Currently, I am working on a decision problem in Telecommunication. This problem is reformulated under a form of Optimization problem that is:

$$\begin{gathered} {\text{Minimize}}\,\,\,A \hfill \ st.\,\,\,\frac{{a\left( {\left( {{t^2} – 1} \right){S_1} + {{\left( {\frac{B}{A}} \right)}^2}{{\left( {{t^2} + 1} \right)}^2} – 4{t^2}} \right)}}{{\left( {{{\left( {\frac{B}{A}} \right)}^2} – 1} \right){{\left( {{t^2} + 1} \right)}^2}}} + D\left( {\frac{2}{{1 + {t^2}}} – 1} \right) \leqslant \frac{{2t}}{{{{\left( {{t^2} + 1} \right)}^2}}}\left( {a\left( {1 – {t^2}} \right) – {S_2}} \right) \hfill \ \end{gathered}$$

Where $$a > 0,A>0, B > 0, C > 0, 0 < \frac{B}{A} < 1$$ and the term $${S_1}$$ and $${S_2}$$ are given as:

$$\begin{gathered} {S_1}^2 = {\left( {\frac{B}{A}} \right)^2}{\left( {{t^2} + 1} \right)^2} – 4{t^2} \hfill \ {S_2}^2 = {\left( {\frac{1}{{BC}}} \right)^2}{\left( {{t^2} + 1} \right)^2} – 4{a^2}{t^2} \hfill \ \end{gathered}$$

Note that the term $$D$$ is guarantee to be negative ($$D<0$$).

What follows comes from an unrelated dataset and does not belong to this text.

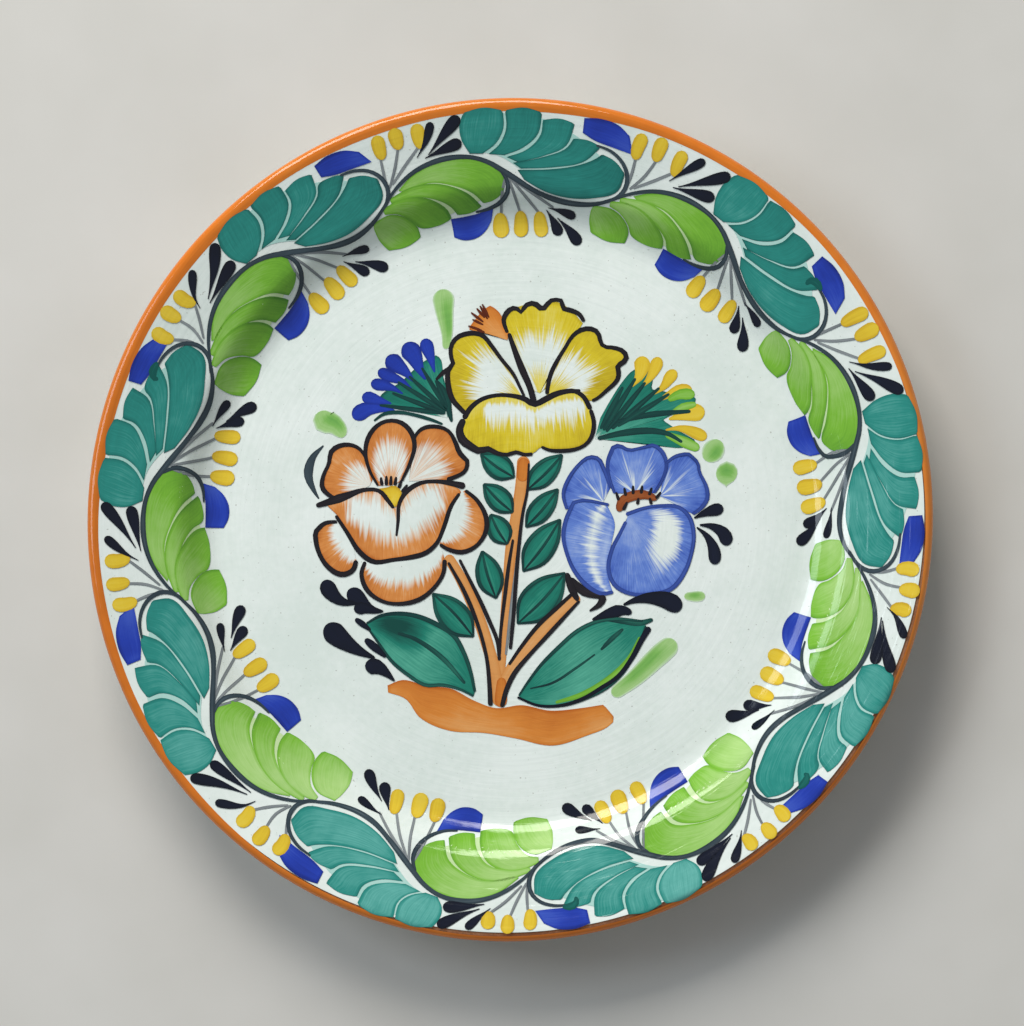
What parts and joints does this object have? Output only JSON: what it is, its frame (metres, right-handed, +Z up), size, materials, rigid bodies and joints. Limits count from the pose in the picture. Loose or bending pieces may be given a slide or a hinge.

Also, the term $$t = \tan \left( {\frac{\theta }{2}} \right)$$ where the angle $$0 < \theta < \frac{\pi }{2}$$ which lead to $$0 < t < 1$$.

Practically speaking, there is also a constraint for how large and how small the value of $$A$$ should be that is $$0 < {M_L} < A < {M_U}$$. However, the physical range $$\left| {{M_U} – {M_L}} \right|$$ is quite large so this constraint can be dropped.

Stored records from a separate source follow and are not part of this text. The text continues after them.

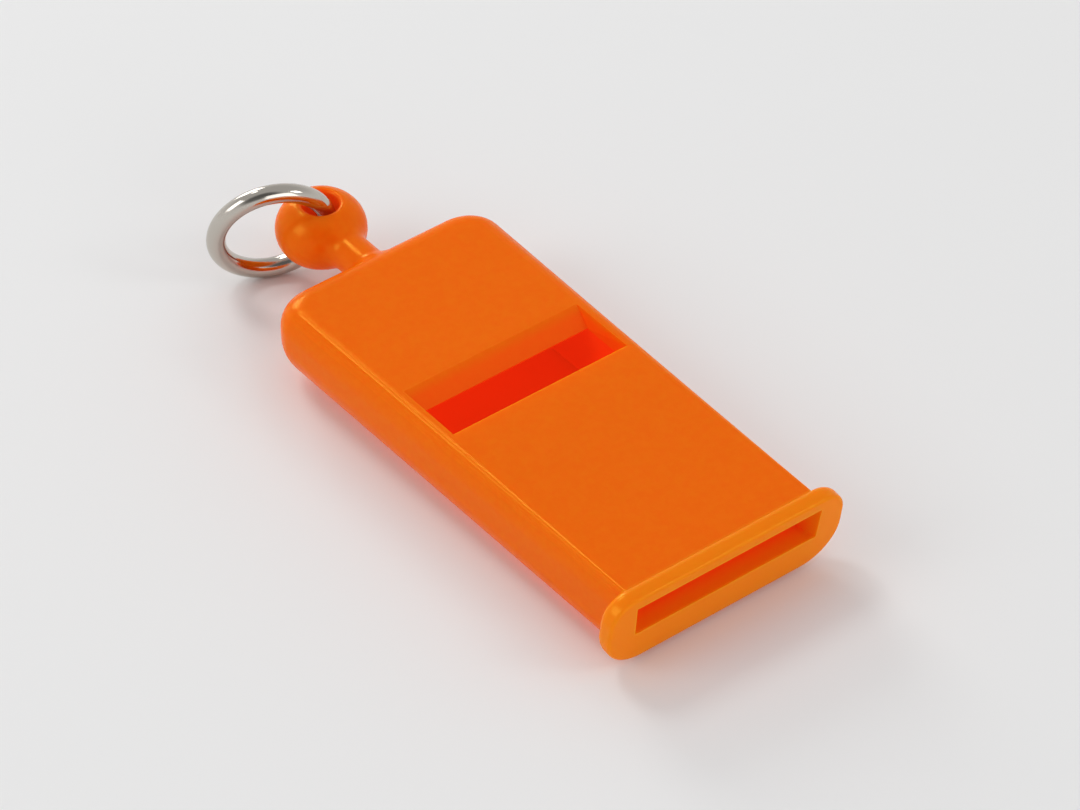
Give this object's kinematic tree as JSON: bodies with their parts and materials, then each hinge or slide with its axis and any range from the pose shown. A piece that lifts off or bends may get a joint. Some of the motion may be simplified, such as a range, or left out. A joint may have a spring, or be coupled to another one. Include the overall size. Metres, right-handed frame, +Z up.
{
  "type": "sports whistle",
  "caption": "Flat pealess sports whistle with a slotted top, a lipped mouthpiece, a closed sounding chamber and a swinging wire ring for a lanyard.",
  "frame": {"origin": "centre of the flat underside, midway between the back wall and the mouth's top edge, on the table that the whistle lies on", "axes": "+X along the whistle towards the mouth, +Y across it to the left of one who blows it, +Z up out of the flat top"},
  "size_m": [0.0638, 0.0256, 0.012],
  "materials": {
    "orange_plastic": "satin-gloss moulded plastic, slightly translucent, deep red inside its hollows",
    "plated_wire": "polished nickel plate on round wire"
  },
  "bodies": {
    "whistle": {"whistle_body": "orange_plastic", "windway_block": "orange_plastic", "base_plate": "orange_plastic"},
    "ring": {"jump_ring": "plated_wire"}
  },
  "joints": [
    {"name": "ring_swing", "type": "hinge", "parent": "whistle", "child": "ring", "pos_m": [-0.0333, 0, 0.0054], "axis": [0, 0, 1], "range_deg": [-196, 62]}
  ]
}
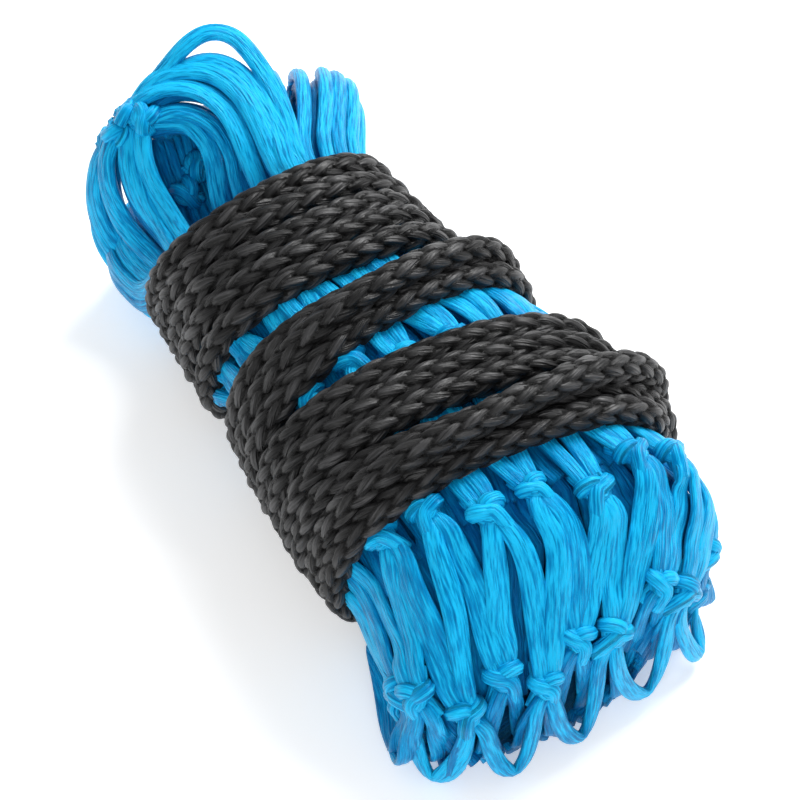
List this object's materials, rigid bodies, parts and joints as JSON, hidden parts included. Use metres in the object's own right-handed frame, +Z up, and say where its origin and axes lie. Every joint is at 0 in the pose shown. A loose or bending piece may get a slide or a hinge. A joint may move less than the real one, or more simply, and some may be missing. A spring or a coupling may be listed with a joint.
{
  "type": "drawcord net bag",
  "caption": "Knotted mesh net bag folded lengthwise into a bundle and lashed with its own braided drawcord, lying flat for storage.",
  "frame": {"origin": "under the middle of the folded netting, on the surface that the bundle rests on", "axes": "+X along the bundle towards the foot of the bag, +Y to its right, +Z up"},
  "size_m": [0.218, 0.104, 0.078],
  "materials": {
    "netting": "glossy multifilament",
    "gather_twine": "glossy multifilament",
    "drawcord": "braided, soft sheen"
  },
  "bodies": {
    "root": {"net_inner_roll": "netting", "net_outer_roll": "netting", "net_foot_fold": "netting", "net_floor_fold": "netting", "net_left_bights": "netting", "net_top_bights": "netting", "net_right_pleats": "netting", "gather_ring": "gather_twine", "drawcord_upper_winding": "drawcord", "drawcord_middle_winding": "drawcord", "drawcord_lower_winding": "drawcord"}
  },
  "joints": []
}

The followings is the code for invoking Mathematica parametric optimization:

Minimize[{A,(a*((t^2-1)Subscript[S, 1]+(B/A)^2 (t^2+1)^2-4t^2))/(((B/A)^2-1)*Power[t^2+1,2])+D*(2/(1+t^2)-1)<= (2*t)/Power[t^2+1,2] (a*(1-t^2)-Subscript[S, 2])&&D<0&&0<t<1 &&Power[Subscript[S, 2],2]==Power[1/(B*C),2]*(t^2+1)^2-4*a^2*t^2&&a>0&&B>0&&C>0&&A>0&&0<B/A<1&&Power[Subscript[S, 1],2]==(B/A)^2*(t^2+1)^2-4*t^2&&0<Subscript[M, L]<A<Subscript[M, U]&&Subscript[S, 1]>0&&Subscript[S, 2]>0},{A}] 

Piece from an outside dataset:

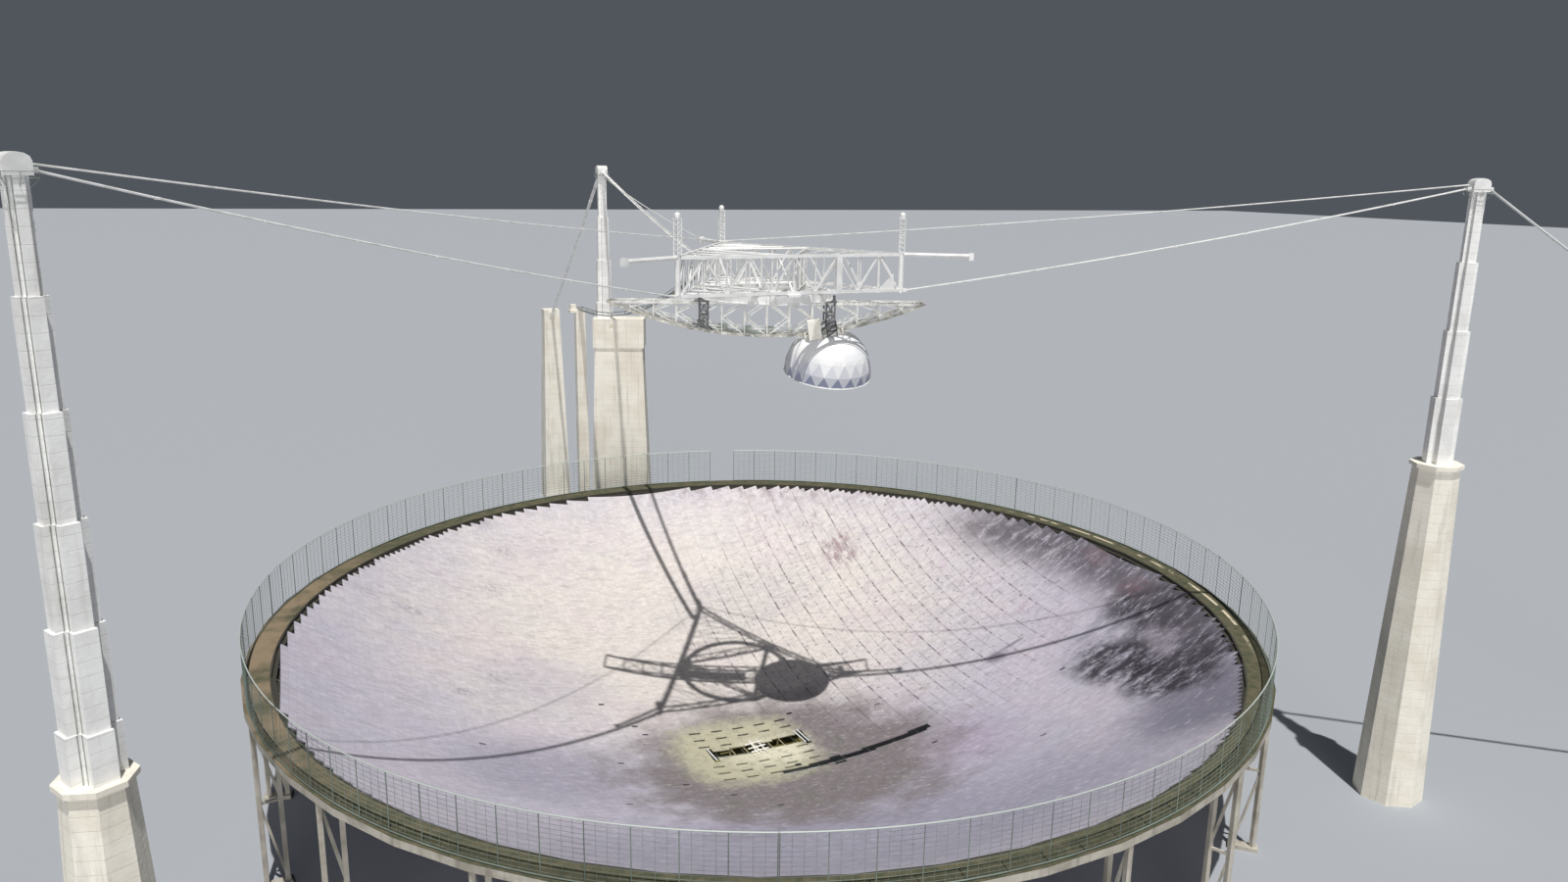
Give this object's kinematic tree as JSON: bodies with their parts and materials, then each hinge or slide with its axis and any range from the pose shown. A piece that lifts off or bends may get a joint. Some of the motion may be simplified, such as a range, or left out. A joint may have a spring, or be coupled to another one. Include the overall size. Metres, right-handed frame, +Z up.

Which give the minimizer is $$A = \sqrt {\frac{{{B^2}{{\left( {1 + {t^2}} \right)}^2}}}{{4{t^2} + {{\left( {{S_1}} \right)}^2}}}}$$. An interesting fact is that Mathematica show that this minimizer can be achieve in the following cases:

Cases 1: $$t = – 1 + \sqrt 2$$ this means that $$\theta = \frac{\pi }{4}$$

Cases 2: $$0 < t < – 1 + \sqrt 2$$ so $$0 < \theta < \frac{\pi }{4}$$

Cases 3: $$– 1 + \sqrt 2 < t < 1$$ so $$\frac{\pi }{4} < \theta < \frac{\pi }{2}$$

Among all of these cases, this equality happens $$C = \sqrt {\frac{{1 + 2{t^2} + {t^4}}}{{{B^2}\left( {4{a^2}{t^2} + {S_2}^2} \right)}}}$$. I guess that this is an important result to construct the proof.

How to proof that this result is correct since Mathematica hide all the reasoning step ?

Thank you for your enthusiasm !